<<<<
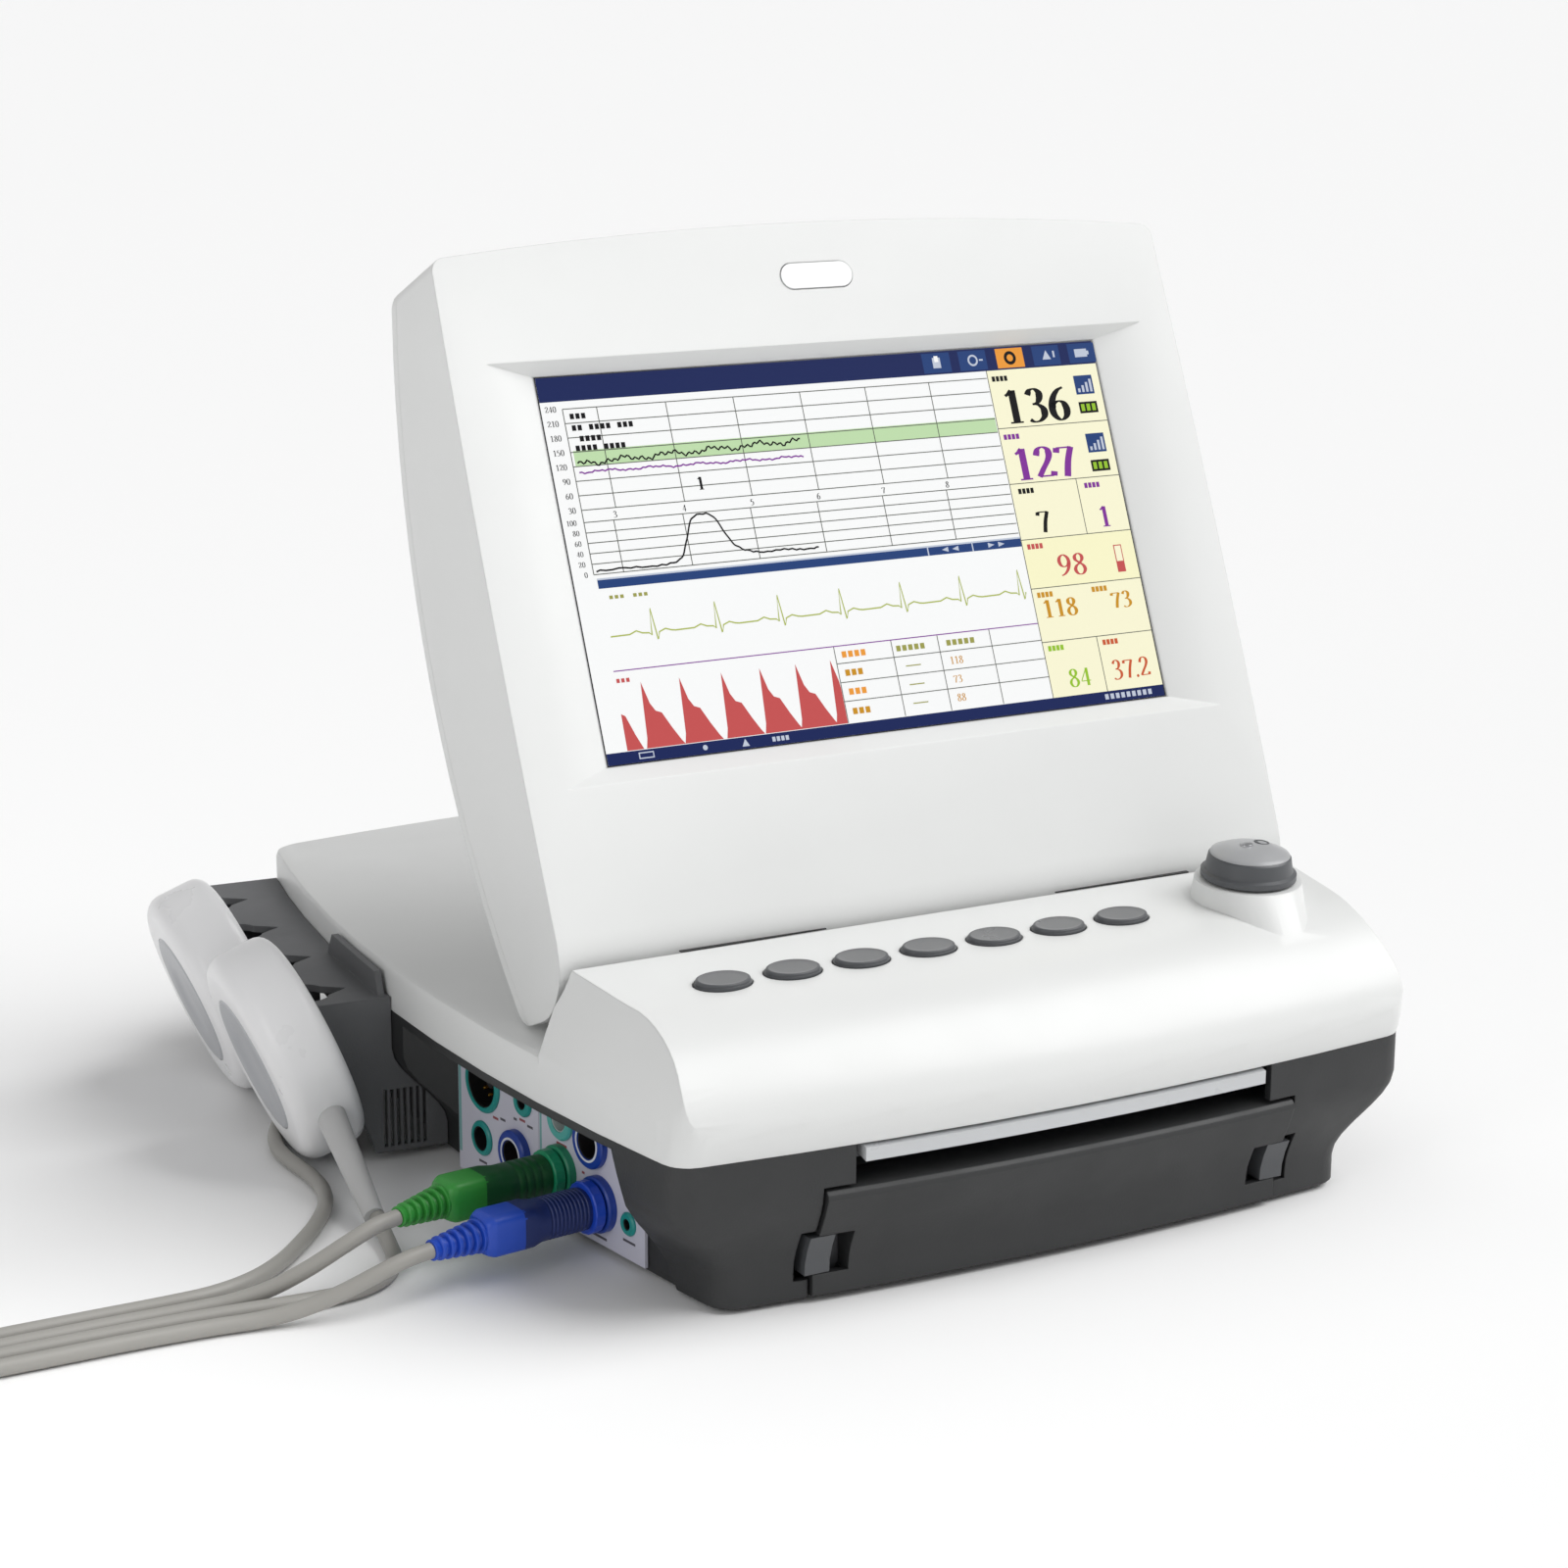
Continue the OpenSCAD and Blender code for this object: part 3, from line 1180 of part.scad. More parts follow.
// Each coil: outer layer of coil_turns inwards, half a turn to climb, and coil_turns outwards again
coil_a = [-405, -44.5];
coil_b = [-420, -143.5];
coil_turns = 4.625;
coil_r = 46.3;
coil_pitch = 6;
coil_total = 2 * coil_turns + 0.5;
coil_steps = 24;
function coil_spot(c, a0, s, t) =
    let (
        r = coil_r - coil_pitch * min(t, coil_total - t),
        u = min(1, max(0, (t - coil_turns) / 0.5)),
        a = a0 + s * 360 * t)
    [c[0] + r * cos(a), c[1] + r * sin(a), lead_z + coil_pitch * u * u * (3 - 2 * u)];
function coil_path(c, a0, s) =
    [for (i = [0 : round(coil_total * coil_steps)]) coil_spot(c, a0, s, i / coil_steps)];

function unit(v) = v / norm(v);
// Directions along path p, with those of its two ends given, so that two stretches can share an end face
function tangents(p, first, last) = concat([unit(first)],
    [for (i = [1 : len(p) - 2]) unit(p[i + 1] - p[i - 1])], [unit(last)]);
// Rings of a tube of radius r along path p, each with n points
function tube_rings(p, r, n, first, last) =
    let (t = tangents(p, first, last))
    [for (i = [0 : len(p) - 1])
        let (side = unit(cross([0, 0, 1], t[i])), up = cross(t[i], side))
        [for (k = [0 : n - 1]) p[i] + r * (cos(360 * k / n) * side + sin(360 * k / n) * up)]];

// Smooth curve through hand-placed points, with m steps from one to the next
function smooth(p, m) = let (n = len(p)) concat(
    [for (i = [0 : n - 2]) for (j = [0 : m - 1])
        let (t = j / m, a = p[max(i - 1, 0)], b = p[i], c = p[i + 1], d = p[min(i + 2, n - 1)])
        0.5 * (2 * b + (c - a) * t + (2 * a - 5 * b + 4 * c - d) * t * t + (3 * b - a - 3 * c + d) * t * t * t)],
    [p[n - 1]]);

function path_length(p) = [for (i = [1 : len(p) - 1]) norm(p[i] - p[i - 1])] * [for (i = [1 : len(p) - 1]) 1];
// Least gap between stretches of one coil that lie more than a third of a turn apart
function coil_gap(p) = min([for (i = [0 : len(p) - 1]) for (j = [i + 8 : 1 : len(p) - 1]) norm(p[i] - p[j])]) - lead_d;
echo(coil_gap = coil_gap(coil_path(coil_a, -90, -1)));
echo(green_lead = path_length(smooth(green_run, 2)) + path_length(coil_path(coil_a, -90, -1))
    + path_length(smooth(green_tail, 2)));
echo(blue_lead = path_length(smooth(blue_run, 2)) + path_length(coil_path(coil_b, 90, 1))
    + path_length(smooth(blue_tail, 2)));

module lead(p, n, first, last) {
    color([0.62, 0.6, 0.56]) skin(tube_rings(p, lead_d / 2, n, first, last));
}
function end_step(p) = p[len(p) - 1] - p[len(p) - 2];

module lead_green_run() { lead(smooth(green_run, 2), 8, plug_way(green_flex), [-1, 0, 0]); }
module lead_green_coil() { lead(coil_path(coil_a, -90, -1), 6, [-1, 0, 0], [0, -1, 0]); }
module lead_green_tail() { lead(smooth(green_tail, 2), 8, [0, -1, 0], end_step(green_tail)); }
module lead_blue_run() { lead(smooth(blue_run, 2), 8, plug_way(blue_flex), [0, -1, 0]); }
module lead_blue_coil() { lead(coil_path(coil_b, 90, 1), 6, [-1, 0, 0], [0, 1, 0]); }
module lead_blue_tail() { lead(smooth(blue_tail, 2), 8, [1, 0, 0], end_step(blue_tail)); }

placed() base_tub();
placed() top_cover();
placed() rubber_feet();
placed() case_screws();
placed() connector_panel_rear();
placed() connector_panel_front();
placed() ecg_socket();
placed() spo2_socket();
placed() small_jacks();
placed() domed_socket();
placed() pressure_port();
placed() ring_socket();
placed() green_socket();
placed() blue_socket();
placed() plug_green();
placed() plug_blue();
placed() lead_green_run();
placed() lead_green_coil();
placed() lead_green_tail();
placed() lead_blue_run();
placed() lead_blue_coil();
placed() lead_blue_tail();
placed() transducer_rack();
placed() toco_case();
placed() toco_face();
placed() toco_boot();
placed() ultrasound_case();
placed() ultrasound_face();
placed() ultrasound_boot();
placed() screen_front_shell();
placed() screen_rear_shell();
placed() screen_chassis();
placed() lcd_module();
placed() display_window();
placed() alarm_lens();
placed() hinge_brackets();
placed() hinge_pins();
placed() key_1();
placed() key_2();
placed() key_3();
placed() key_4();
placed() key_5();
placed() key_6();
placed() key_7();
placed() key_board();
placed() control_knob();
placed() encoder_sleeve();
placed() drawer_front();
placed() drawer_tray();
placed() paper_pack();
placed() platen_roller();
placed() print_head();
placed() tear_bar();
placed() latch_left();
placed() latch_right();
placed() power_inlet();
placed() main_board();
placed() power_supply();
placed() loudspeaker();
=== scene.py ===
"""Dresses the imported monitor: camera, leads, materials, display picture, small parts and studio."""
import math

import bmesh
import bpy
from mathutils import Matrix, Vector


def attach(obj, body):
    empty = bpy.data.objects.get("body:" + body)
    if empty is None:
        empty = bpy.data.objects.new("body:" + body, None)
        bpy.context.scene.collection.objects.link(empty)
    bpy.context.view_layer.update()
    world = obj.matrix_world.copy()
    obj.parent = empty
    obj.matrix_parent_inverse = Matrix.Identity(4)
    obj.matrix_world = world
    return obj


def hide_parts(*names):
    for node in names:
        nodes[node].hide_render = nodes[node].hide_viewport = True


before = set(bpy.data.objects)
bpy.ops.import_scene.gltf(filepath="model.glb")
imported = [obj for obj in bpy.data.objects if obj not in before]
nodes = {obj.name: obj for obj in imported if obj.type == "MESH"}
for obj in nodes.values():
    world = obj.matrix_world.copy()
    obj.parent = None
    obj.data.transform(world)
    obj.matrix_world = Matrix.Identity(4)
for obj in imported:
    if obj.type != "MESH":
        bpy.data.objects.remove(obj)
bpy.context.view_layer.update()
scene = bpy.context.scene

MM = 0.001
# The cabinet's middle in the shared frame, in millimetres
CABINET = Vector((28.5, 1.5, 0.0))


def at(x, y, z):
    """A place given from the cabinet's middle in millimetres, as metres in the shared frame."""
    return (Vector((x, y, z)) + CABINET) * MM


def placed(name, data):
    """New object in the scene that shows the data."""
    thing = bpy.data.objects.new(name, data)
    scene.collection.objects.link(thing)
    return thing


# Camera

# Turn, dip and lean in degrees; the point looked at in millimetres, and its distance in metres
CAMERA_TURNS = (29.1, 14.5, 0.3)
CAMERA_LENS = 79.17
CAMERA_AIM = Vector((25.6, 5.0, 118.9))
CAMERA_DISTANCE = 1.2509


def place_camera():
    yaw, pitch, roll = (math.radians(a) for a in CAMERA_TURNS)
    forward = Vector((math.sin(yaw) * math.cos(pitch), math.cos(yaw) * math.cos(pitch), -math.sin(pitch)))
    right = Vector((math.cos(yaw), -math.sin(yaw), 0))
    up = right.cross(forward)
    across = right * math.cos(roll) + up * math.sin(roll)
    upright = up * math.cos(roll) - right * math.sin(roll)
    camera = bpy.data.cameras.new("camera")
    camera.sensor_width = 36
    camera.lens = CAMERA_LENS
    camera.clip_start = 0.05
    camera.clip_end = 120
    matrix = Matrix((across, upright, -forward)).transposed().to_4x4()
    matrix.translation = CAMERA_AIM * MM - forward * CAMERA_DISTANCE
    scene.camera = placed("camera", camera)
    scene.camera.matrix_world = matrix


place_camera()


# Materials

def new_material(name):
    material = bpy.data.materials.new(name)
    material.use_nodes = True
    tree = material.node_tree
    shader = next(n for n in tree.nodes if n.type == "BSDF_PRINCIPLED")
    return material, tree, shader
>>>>
Required task: Reproduce exactly, and only, the lines from the one that contains "nodes[node].hide_render = nodes[node].hide_viewport" down to the one that contains "CAMERA_DISTANCE = 1.2509", both ends included.

Exercise solution:
        nodes[node].hide_render = nodes[node].hide_viewport = True


before = set(bpy.data.objects)
bpy.ops.import_scene.gltf(filepath="model.glb")
imported = [obj for obj in bpy.data.objects if obj not in before]
nodes = {obj.name: obj for obj in imported if obj.type == "MESH"}
for obj in nodes.values():
    world = obj.matrix_world.copy()
    obj.parent = None
    obj.data.transform(world)
    obj.matrix_world = Matrix.Identity(4)
for obj in imported:
    if obj.type != "MESH":
        bpy.data.objects.remove(obj)
bpy.context.view_layer.update()
scene = bpy.context.scene

MM = 0.001
# The cabinet's middle in the shared frame, in millimetres
CABINET = Vector((28.5, 1.5, 0.0))


def at(x, y, z):
    """A place given from the cabinet's middle in millimetres, as metres in the shared frame."""
    return (Vector((x, y, z)) + CABINET) * MM


def placed(name, data):
    """New object in the scene that shows the data."""
    thing = bpy.data.objects.new(name, data)
    scene.collection.objects.link(thing)
    return thing


# Camera

# Turn, dip and lean in degrees; the point looked at in millimetres, and its distance in metres
CAMERA_TURNS = (29.1, 14.5, 0.3)
CAMERA_LENS = 79.17
CAMERA_AIM = Vector((25.6, 5.0, 118.9))
CAMERA_DISTANCE = 1.2509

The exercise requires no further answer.